Unlike most 21-year-old popstars, Megan Washington doesn't douse her lyrics in lovesickness. They are everything from weird and wild existential musings to a foot stomper of an opener, 1997, about her mother working too hard.

This is the Australian musician's first album, and won her the Breakthrough Artist award at November's Aria awards. The accolade, and the solid but pretty collection proves her 2009 songwriting award (for How to Tame Lions) was not just a flash in the pan.
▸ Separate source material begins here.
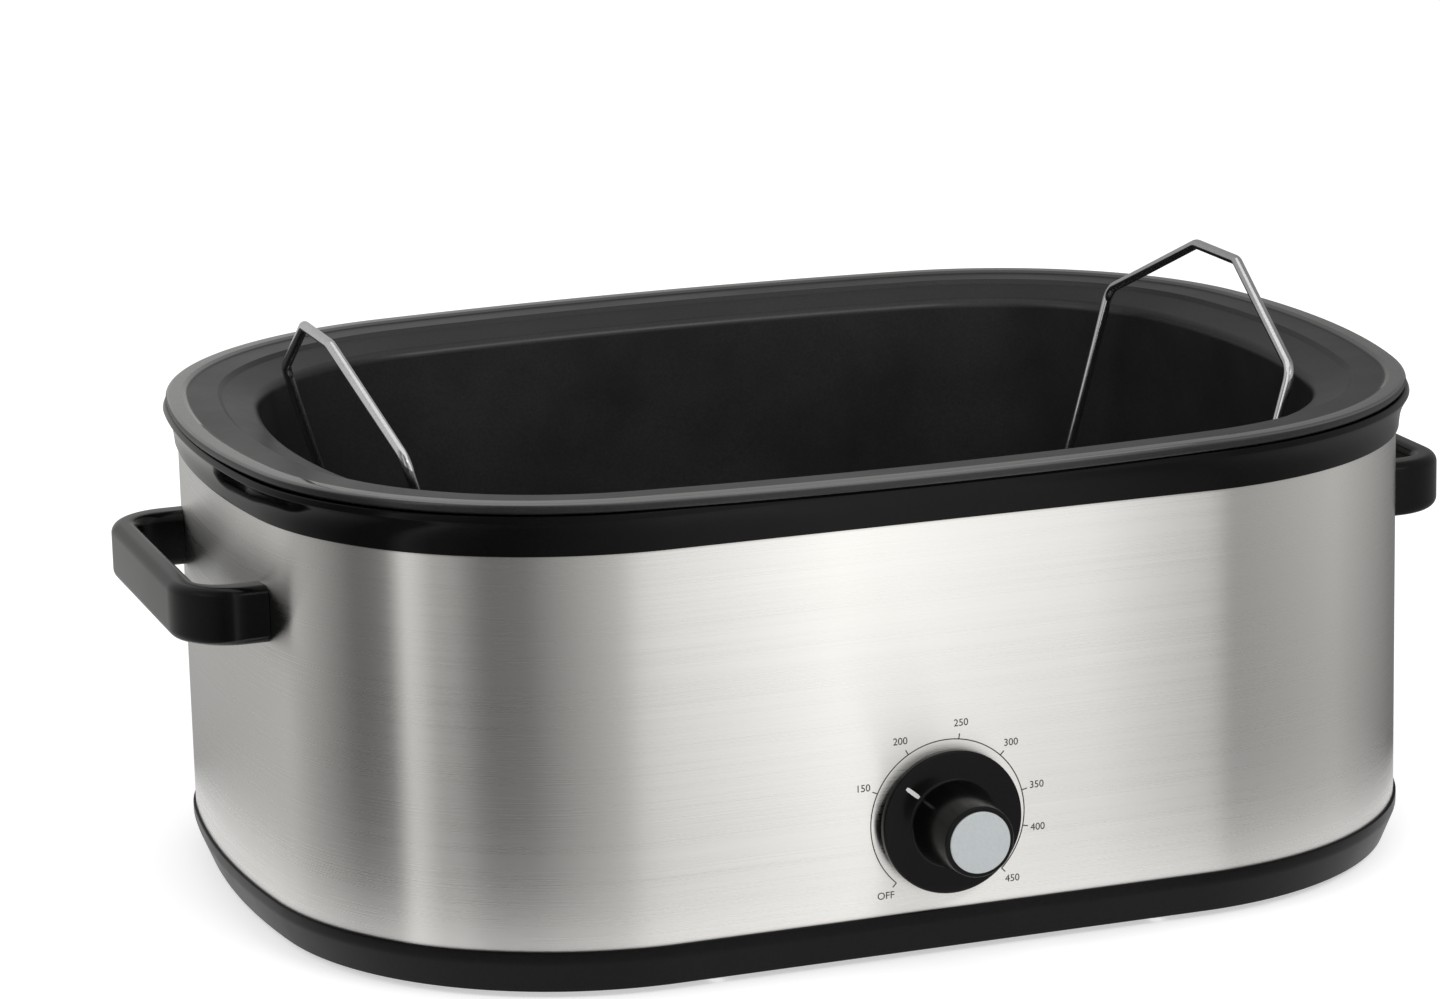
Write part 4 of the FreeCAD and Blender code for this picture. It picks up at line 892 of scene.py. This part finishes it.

Washington spent her formative years in Papua New Guinea, and later studied jazz composition, but it seems her new home Melbourne is her creative inspiration. She channels the cutesy, smokey, folkish sounds of her female contemporaries but sets herself apart by throwing every orchestral instrument she has in her arsenal at the melody. The result sees songs float on chest-thumping beats then dangle above grottos of intricately carved poetry.

While Cement is a retro party piece, she works her country lilt in Rich Kids and pours beautiful melancholy into Lover/Soldier.

Then the chilling, cascading strings of the title track close the album. It's a record that should appeal not only to the indie kids but also the radio stations, and that shows off Washington's prolific writing, wicked vocals and refreshingly fun intelligence.

As far as pop goes, it doesn't get much better than this.